Monday, October 8, 2018

The Great Believers
by Rebecca Makkai

Publisher: Viking
Pages: 421
Format: book
Buy the Book: Amazon

Goodreads:  In 1985, Yale Tishman, the development director for an art gallery in Chicago, is about to pull off an amazing coup, bringing in an extraordinary collection of 1920s paintings as a gift to the gallery. Yet as his career begins to flourish, the carnage of the AIDS epidemic grows around him. One by one, his friends are dying and after his friend Nico's funeral, the virus circles closer and closer to Yale himself. Soon the only person he has left is Fiona, Nico's little sister.

Thirty years later, Fiona is in Paris tracking down her estranged daughter who disappeared into a cult. While staying with an old friend, a famous photographer who documented the Chicago crisis, she finds herself finally grappling with the devastating ways AIDS affected her life and her relationship with her daughter.

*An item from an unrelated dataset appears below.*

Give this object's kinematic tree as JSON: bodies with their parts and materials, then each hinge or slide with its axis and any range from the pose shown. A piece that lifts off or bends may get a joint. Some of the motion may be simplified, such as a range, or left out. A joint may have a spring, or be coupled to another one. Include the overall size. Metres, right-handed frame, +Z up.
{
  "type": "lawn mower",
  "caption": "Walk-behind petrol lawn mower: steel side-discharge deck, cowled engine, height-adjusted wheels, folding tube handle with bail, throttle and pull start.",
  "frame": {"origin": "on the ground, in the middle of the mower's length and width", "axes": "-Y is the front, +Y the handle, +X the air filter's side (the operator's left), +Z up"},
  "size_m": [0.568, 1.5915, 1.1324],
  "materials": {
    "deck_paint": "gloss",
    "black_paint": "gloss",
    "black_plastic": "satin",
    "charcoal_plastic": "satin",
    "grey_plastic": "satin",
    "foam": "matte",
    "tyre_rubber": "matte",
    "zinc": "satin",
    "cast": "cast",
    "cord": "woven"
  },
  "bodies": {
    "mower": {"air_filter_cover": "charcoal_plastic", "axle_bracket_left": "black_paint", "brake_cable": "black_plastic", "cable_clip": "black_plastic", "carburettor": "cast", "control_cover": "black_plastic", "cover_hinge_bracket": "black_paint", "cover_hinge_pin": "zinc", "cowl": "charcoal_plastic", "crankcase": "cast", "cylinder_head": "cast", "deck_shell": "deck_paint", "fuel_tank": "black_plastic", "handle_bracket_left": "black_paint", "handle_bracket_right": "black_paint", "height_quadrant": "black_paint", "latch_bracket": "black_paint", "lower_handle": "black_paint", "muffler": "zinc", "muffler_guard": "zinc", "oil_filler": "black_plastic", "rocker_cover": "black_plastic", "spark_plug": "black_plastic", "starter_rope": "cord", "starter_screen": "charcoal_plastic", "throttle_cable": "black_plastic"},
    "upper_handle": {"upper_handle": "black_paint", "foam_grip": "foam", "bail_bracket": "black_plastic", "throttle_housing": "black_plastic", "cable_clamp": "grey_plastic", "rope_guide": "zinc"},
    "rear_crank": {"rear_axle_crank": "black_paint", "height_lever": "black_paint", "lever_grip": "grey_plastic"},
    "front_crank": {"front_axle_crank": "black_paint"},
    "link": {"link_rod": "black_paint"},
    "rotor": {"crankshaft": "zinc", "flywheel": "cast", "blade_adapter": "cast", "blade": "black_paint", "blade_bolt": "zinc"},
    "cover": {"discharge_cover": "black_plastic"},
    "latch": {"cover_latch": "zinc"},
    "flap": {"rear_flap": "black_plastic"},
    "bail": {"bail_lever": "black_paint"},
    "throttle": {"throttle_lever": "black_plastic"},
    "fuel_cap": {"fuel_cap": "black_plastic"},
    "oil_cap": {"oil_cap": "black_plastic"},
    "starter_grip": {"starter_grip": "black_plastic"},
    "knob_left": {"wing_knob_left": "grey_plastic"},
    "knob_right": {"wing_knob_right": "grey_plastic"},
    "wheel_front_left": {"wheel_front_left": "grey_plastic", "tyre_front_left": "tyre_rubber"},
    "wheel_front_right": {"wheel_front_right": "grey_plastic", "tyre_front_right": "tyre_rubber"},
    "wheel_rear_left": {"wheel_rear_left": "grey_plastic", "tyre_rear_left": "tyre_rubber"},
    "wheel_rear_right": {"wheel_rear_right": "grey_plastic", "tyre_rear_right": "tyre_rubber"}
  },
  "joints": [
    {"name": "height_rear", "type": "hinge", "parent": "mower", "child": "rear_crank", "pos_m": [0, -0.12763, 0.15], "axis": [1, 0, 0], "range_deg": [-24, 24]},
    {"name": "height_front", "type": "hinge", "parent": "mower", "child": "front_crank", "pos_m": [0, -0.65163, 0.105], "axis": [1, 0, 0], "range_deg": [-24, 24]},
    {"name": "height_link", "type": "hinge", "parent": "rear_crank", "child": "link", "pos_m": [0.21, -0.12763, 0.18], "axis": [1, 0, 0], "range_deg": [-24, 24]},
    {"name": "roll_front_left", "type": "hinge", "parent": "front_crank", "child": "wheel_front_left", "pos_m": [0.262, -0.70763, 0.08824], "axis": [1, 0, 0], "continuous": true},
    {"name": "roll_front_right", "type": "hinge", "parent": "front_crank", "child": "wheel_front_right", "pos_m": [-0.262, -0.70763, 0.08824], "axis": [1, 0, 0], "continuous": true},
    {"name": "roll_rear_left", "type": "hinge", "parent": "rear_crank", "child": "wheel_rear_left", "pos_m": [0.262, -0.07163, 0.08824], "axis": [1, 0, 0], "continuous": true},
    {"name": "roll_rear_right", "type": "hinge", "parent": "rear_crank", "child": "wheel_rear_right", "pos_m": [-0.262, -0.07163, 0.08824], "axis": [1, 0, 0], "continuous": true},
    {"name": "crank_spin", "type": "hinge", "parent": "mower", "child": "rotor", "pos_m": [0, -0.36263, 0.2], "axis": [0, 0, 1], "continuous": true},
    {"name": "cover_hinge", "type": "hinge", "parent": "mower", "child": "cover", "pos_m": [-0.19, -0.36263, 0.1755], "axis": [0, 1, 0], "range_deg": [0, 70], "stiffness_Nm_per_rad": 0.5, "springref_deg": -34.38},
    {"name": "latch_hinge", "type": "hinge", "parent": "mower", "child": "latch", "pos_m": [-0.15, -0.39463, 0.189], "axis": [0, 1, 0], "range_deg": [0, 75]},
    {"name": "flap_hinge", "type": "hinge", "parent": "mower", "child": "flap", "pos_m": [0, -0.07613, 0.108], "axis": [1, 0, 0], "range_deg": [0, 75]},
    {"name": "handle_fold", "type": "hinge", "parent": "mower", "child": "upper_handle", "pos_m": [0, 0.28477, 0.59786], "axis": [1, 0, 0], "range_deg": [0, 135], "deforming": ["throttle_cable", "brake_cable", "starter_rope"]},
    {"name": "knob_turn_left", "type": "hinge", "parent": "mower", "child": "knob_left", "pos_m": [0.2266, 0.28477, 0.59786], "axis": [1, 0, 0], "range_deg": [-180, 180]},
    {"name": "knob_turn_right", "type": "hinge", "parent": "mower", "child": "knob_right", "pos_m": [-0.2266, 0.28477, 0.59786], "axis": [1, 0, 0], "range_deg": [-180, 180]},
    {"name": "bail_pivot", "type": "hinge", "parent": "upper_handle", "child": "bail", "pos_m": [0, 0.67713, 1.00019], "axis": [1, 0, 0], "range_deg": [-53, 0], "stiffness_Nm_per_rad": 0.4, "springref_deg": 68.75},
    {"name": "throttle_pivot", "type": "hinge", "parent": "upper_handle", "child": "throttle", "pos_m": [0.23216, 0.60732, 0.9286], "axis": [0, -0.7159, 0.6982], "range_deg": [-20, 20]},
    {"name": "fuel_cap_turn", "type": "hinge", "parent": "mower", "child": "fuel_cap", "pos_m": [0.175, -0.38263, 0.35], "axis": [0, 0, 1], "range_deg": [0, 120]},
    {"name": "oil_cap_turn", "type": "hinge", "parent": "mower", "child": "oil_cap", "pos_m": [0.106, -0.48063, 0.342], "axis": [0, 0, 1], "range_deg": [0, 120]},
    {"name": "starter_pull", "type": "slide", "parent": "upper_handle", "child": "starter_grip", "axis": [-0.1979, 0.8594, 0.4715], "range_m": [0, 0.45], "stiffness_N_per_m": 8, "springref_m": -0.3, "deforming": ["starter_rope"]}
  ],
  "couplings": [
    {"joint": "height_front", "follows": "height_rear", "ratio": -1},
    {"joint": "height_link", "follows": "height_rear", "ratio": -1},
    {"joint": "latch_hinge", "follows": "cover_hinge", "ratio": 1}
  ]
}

The two intertwining stories take us through the heartbreak of the eighties and the chaos of the modern world, as both Yale and Fiona struggle to find goodness in the midst of disaster.

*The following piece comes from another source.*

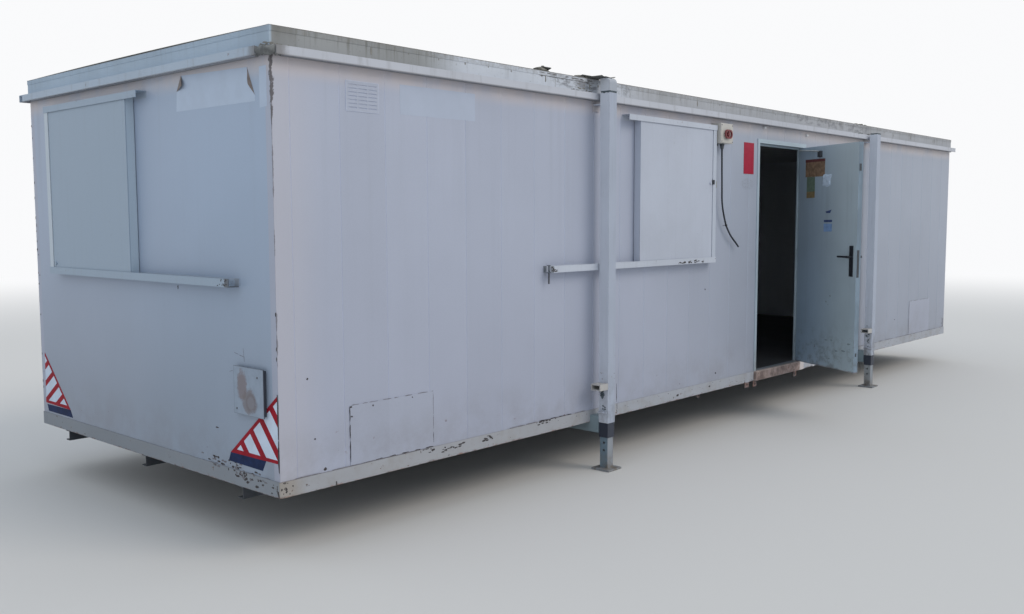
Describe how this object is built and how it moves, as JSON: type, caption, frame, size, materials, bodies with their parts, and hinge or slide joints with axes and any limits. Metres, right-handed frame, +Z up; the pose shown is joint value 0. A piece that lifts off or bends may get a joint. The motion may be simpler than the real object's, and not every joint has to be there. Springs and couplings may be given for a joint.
{
  "type": "portable site cabin",
  "caption": "Long flat-sided portable site cabin on telescopic jack legs, with shuttered windows, a hinged door and a nearly flat felt roof.",
  "frame": {"origin": "on the ground in the middle of the whole outline's length and width, with the door standing open", "axes": "+X along the cabin, away from the shuttered end; the long side with the door faces -Y; +Z up"},
  "size_m": [9.868, 3.7936, 2.734],
  "materials": {
    "base_paint": "matte",
    "bearer_steel": "matte",
    "black_plastic": "matte",
    "cable_black": "matte",
    "ceiling_board": "matte",
    "door_paint": "satin",
    "fascia_paint": "matte",
    "fascia_paint_steel": "matte",
    "floor_boards": "matte",
    "hinge_steel": "satin",
    "inlet_grey": "matte",
    "isolator_grey": "satin",
    "isolator_red": "satin",
    "joist_timber": "matte",
    "leg_paint": "satin",
    "lock_steel": "satin",
    "patch_paint": "matte",
    "ram_paint": "satin",
    "roof_core": "matte",
    "roof_felt": "matte",
    "shutter_paint": "satin",
    "wall_panel": "satin",
    "window_glass": "gloss",
    "window_paint": "satin"
  },
  "bodies": {
    "cabin": {"base_rails_side": "base_paint", "base_rails_end": "base_paint", "bearers": "bearer_steel", "floor_joists": "joist_timber", "floor_deck": "floor_boards", "front_wall": "wall_panel", "front_wall_spandrels": "wall_panel", "left_wall": "wall_panel", "left_wall_spandrels": "wall_panel", "right_wall": "wall_panel", "rear_wall": "wall_panel", "ceiling": "ceiling_board", "roof_deck": "roof_core", "roof_felt": "roof_felt", "fascias_side": "fascia_paint", "fascias_end": "fascia_paint", "drip_rails": "fascia_paint_steel", "window_frames": "window_paint", "window_glass": "window_glass", "shutters": "shutter_paint", "shutter_guides": "shutter_paint", "shutter_jambs": "shutter_paint", "vent_plate": "shutter_paint", "patch_panels": "patch_paint", "inlet_plate": "inlet_grey", "isolator_box": "isolator_grey", "isolator_handle": "isolator_red", "cable_gland": "black_plastic", "cable": "cable_black", "door_jambs": "shutter_paint", "door_head": "shutter_paint", "frame_hinge_halves": "hinge_steel", "door_sill": "bearer_steel", "leg_tubes": "leg_paint", "leg_caps": "base_paint", "lifting_lugs": "leg_paint", "outriggers": "base_paint"},
    "door": {"door_leaf": "door_paint", "leaf_hinge_halves": "hinge_steel", "lock_plates": "lock_steel"},
    "handle": {"door_handle": "lock_steel"},
    "leg_front_left": {"leg_ram_front_left": "ram_paint"},
    "leg_front_right": {"leg_ram_front_right": "ram_paint"},
    "leg_rear_left": {"leg_ram_rear_left": "ram_paint"},
    "leg_rear_right": {"leg_ram_rear_right": "ram_paint"}
  },
  "joints": [
    {"name": "door_hinge", "type": "hinge", "parent": "cabin", "child": "door", "pos_m": [0.945, -1.16971, 0.418], "axis": [0, 0, 1], "range_deg": [-61, 39]},
    {"name": "handle_turn", "type": "hinge", "parent": "door", "child": "handle", "pos_m": [0.55203, -1.84256, 1.421], "axis": [-0.8746, 0.4848, 0], "range_deg": [0, 45], "stiffness_Nm_per_rad": 1.5, "springref_deg": -34.38},
    {"name": "leg_slide_front_left", "type": "slide", "parent": "cabin", "child": "leg_front_left", "axis": [0, 0, -1], "range_m": [0, 0.9]},
    {"name": "leg_slide_front_right", "type": "slide", "parent": "cabin", "child": "leg_front_right", "axis": [0, 0, -1], "range_m": [0, 0.9]},
    {"name": "leg_slide_rear_left", "type": "slide", "parent": "cabin", "child": "leg_rear_left", "axis": [0, 0, -1], "range_m": [0, 0.9]},
    {"name": "leg_slide_rear_right", "type": "slide", "parent": "cabin", "child": "leg_rear_right", "axis": [0, 0, -1], "range_m": [0, 0.9]}
  ]
}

Kritters Thoughts:  Two story lines that overlap from the beginning.  In 1985 in Chicago, Yale Tishman narrates the story and he is in the middle of the AIDS crisis as it takes many of his friends.  In 2015 Fiona, one of the sisters of one of the first AIDS victims in the 1985 storyline is in Paris trying to reconnect with her daughter.  

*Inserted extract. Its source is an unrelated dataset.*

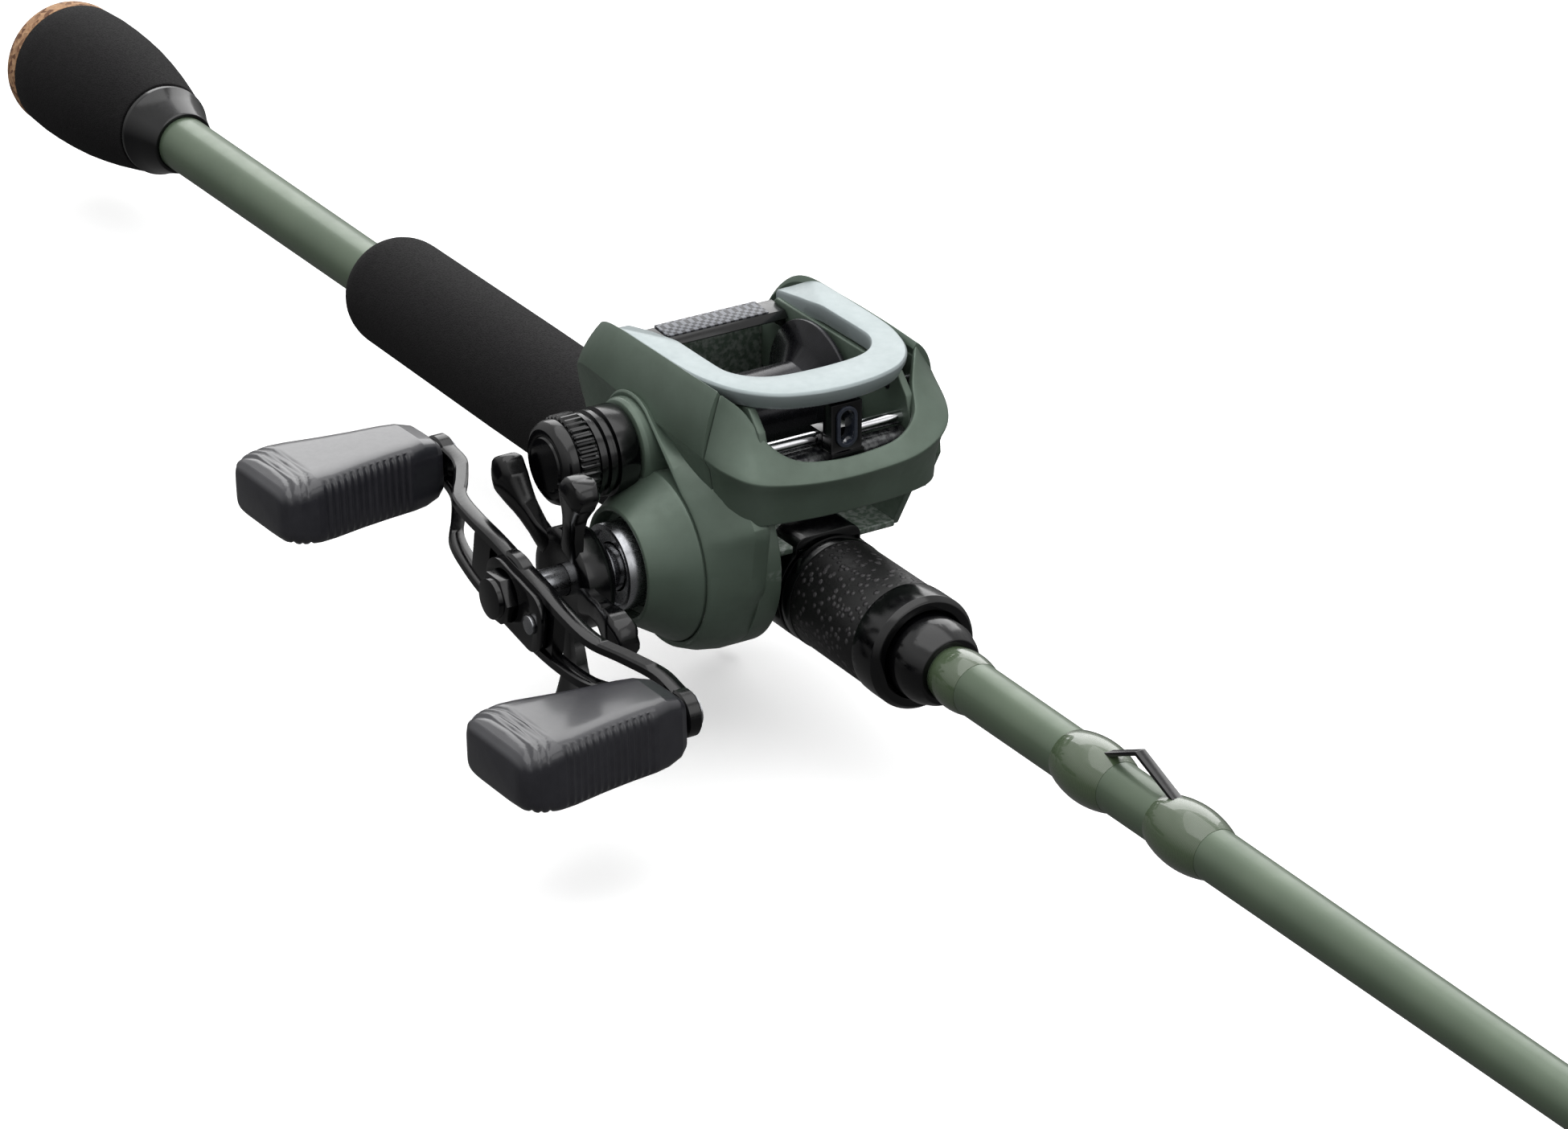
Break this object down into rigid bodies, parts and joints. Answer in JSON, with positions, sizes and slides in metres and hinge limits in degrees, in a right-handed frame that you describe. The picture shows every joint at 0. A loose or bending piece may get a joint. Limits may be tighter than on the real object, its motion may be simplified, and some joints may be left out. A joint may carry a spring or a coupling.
{
  "type": "baitcasting fishing rod and reel",
  "caption": "One-piece casting rod with split foam grips, line guides and a low-profile baitcasting reel with double-knob crank handle.",
  "frame": {"origin": "centre of the rod's flat butt end, on the axis of the blank", "axes": "+X along the rod towards the tip, +Z towards the reel and guides, +Y away from the crank handle"},
  "size_m": [2.1373, 0.118, 0.0736],
  "materials": {
    "blank_paint": "satin clear-coated sage green graphite blank",
    "body_paint": "satin sage green paint",
    "hood_paint": "pale grey-green satin paint",
    "foam": "matte closed-cell EVA foam",
    "cork": "speckled burl cork composite",
    "gloss_black": "gloss black moulding",
    "black_alloy": "gloss black anodised alloy",
    "nut_texture": "dotted grip texture",
    "knob_rubber": "soft-touch matte dark grey",
    "thread_epoxy": "olive thread under clear epoxy",
    "guide_metal": "black coated stainless wire",
    "guide_ceramic": "polished dark ceramic",
    "spool_alloy": "dark anodised alloy with a bright arbor",
    "steel": "brushed stainless",
    "chrome": "polished",
    "brass": "machined",
    "acetal": "natural acetal",
    "carbon_washer": "woven carbon drag washer"
  },
  "bodies": {
    "rod": {"blank": "blank_paint", "butt_cork": "cork", "butt_grip": "foam", "butt_check": "gloss_black", "rear_grip": "foam", "reel_seat": "gloss_black", "nut_collar": "gloss_black", "hook_keeper": "guide_metal", "thread_wraps": "thread_epoxy", "guide_1": "guide_metal", "guide_2": "guide_metal", "guide_3": "guide_metal", "guide_4": "guide_metal", "running_guides": "guide_metal", "guide_rings": "guide_ceramic", "tip_top": "guide_metal", "reel_foot": "black_alloy", "reel_frame": "body_paint", "top_hood": "hood_paint", "handle_side_plate": "body_paint", "palm_side_plate": "body_paint", "plate_screws": "steel", "guide_bars": "chrome", "ball_bearings": "steel", "yoke_springs": "steel", "one_way_bearing": "steel", "bearing_cover": "steel"},
    "handle": {"handle_arm": "black_alloy", "handle_nut": "black_alloy", "nut_retainer": "black_alloy", "retainer_screw": "chrome", "knob_spindles": "steel", "knob_bushings": "acetal", "drive_shaft": "steel", "drive_gear": "brass", "levelwind_gear": "acetal", "drag_washers": "carbon_washer", "clutch_sleeve": "steel", "drag_springs": "steel"},
    "star": {"star_drag": "black_alloy"},
    "knob_a": {"knob_a": "knob_rubber"},
    "knob_b": {"knob_b": "knob_rubber"},
    "spool": {"spool": "spool_alloy", "spool_shaft": "steel"},
    "yoke": {"pinion_yoke": "acetal"},
    "pinion": {"pinion_gear": "brass"},
    "thumb_bar": {"thumb_bar": "gloss_black"},
    "clutch_cam": {"clutch_cam": "steel"},
    "worm": {"worm_shaft": "steel", "worm_gear": "acetal"},
    "idler": {"idler_gear": "acetal"},
    "line_guide": {"line_guide": "gloss_black", "line_guide_eye": "guide_ceramic"},
    "pawl": {"pawl": "steel"},
    "tension_cap": {"tension_cap": "black_alloy"},
    "brake_dial": {"brake_dial": "gloss_black"},
    "brake_magnets": {"brake_magnets": "steel"},
    "seat_hood": {"seat_hood": "gloss_black"},
    "seat_nut": {"seat_nut": "gloss_black", "nut_sleeve": "nut_texture"}
  },
  "joints": [
    {"name": "hood_slide", "type": "slide", "parent": "rod", "child": "seat_hood", "axis": [1, 0, 0], "range_m": [0, 0.006]},
    {"name": "nut_turn", "type": "hinge", "parent": "seat_hood", "child": "seat_nut", "pos_m": [0.366, 0, 0], "axis": [1, 0, 0], "range_deg": [0, 1440]},
    {"name": "handle_crank", "type": "hinge", "parent": "rod", "child": "handle", "pos_m": [0.3318, 0, 0.0071], "axis": [0, 1, 0], "continuous": true},
    {"name": "star_turn", "type": "hinge", "parent": "handle", "child": "star", "pos_m": [0.3318, -0.045, 0.0071], "axis": [0, 1, 0], "range_deg": [-60, 300]},
    {"name": "knob_a_spin", "type": "hinge", "parent": "handle", "child": "knob_a", "pos_m": [0.28601, -0.07, 0.01517], "axis": [0, 1, 0], "continuous": true},
    {"name": "knob_b_spin", "type": "hinge", "parent": "handle", "child": "knob_b", "pos_m": [0.37759, -0.07, -0.00097], "axis": [0, 1, 0], "continuous": true},
    {"name": "spool_spin", "type": "hinge", "parent": "rod", "child": "spool", "pos_m": [0.32154, 0, 0.02639], "axis": [0, 1, 0], "continuous": true},
    {"name": "thumb_slide", "type": "slide", "parent": "rod", "child": "thumb_bar", "axis": [-0.6, 0, -0.8], "range_m": [0, 0.003]},
    {"name": "cam_turn", "type": "hinge", "parent": "rod", "child": "clutch_cam", "pos_m": [0.32154, 0, 0.02639], "axis": [0, -1, 0], "range_deg": [0, 20]},
    {"name": "yoke_slide", "type": "slide", "parent": "rod", "child": "yoke", "axis": [0, -1, 0], "range_m": [0, 0.0014], "deforming": ["yoke_springs"]},
    {"name": "pinion_spin", "type": "hinge", "parent": "yoke", "child": "pinion", "pos_m": [0.32154, 0, 0.02639], "axis": [0, 1, 0], "continuous": true},
    {"name": "idler_spin", "type": "hinge", "parent": "rod", "child": "idler", "pos_m": [0.34025, 0, 0.02218], "axis": [0, 1, 0], "continuous": true},
    {"name": "worm_spin", "type": "hinge", "parent": "rod", "child": "worm", "pos_m": [0.3506, 0, 0.028], "axis": [0, 1, 0], "continuous": true},
    {"name": "line_guide_slide", "type": "slide", "parent": "rod", "child": "line_guide", "axis": [0, 1, 0], "range_m": [-0.009, 0.009]},
    {"name": "pawl_swivel", "type": "hinge", "parent": "line_guide", "child": "pawl", "pos_m": [0.3506, 0, 0.028], "axis": [1, 0, 0], "range_deg": [-25, 25]},
    {"name": "tension_turn", "type": "hinge", "parent": "rod", "child": "tension_cap", "pos_m": [0.32154, -0.04, 0.02639], "axis": [0, 1, 0], "range_deg": [-180, 540]},
    {"name": "brake_turn", "type": "hinge", "parent": "rod", "child": "brake_dial", "pos_m": [0.32154, 0.026, 0.02639], "axis": [0, 1, 0], "range_deg": [0, 270]},
    {"name": "magnet_slide", "type": "slide", "parent": "rod", "child": "brake_magnets", "axis": [0, -1, 0], "range_m": [0, 0.002]}
  ],
  "couplings": [
    {"joint": "hood_slide", "follows": "nut_turn", "m_per_rad": 0.00023873},
    {"joint": "spool_spin", "follows": "handle_crank", "ratio": -6.3077},
    {"joint": "pinion_spin", "follows": "handle_crank", "ratio": -6.3077},
    {"joint": "idler_spin", "follows": "handle_crank", "ratio": -1.1333},
    {"joint": "worm_spin", "follows": "handle_crank", "ratio": 2.4286},
    {"joint": "cam_turn", "follows": "thumb_slide", "rad_per_m": 116.36},
    {"joint": "yoke_slide", "follows": "thumb_slide", "ratio": 0.46667},
    {"joint": "brake_turn", "follows": "magnet_slide", "rad_per_m": 2356.2}
  ]
}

Usually when there are two storylines I like one more than the other and that was the case with this book.  I learned so much more and felt more invested in these characters and their story.  I know vague details about the AIDS epidemic in general, but am not sure I ever read a book and I really enjoyed learning more about the ins and outs and how much of a stigma these men felt even before they were diagnosed.  I also was intrigued to learn about the drama they had within the community and it wasn't all support and love.  

The other storyline was fine and the final pages of it made it feel mostly worth it, but I could have possibly done without it.  The one big thing that I liked was that it wasn't a mystery how these two storylines would affect each other.  The reader knows from the very beginning that the Fiona in 1985 is also the Fiona in 2015.  

This was my first Rebecca Makkai book and although I didn't love everything in this book, I am intrigued to read her backlist and see what else she has written about.  Have you read any of her backlist?  Where should I go next?


Rating: definitely a good read, but can't read two in a row

Disclosure of Material Connection:  I received one copy of this book free of charge from Viking Penguin.  I was not required to write a positive review in exchange for receipt of the book; rather, the opinions expressed in this review are my own.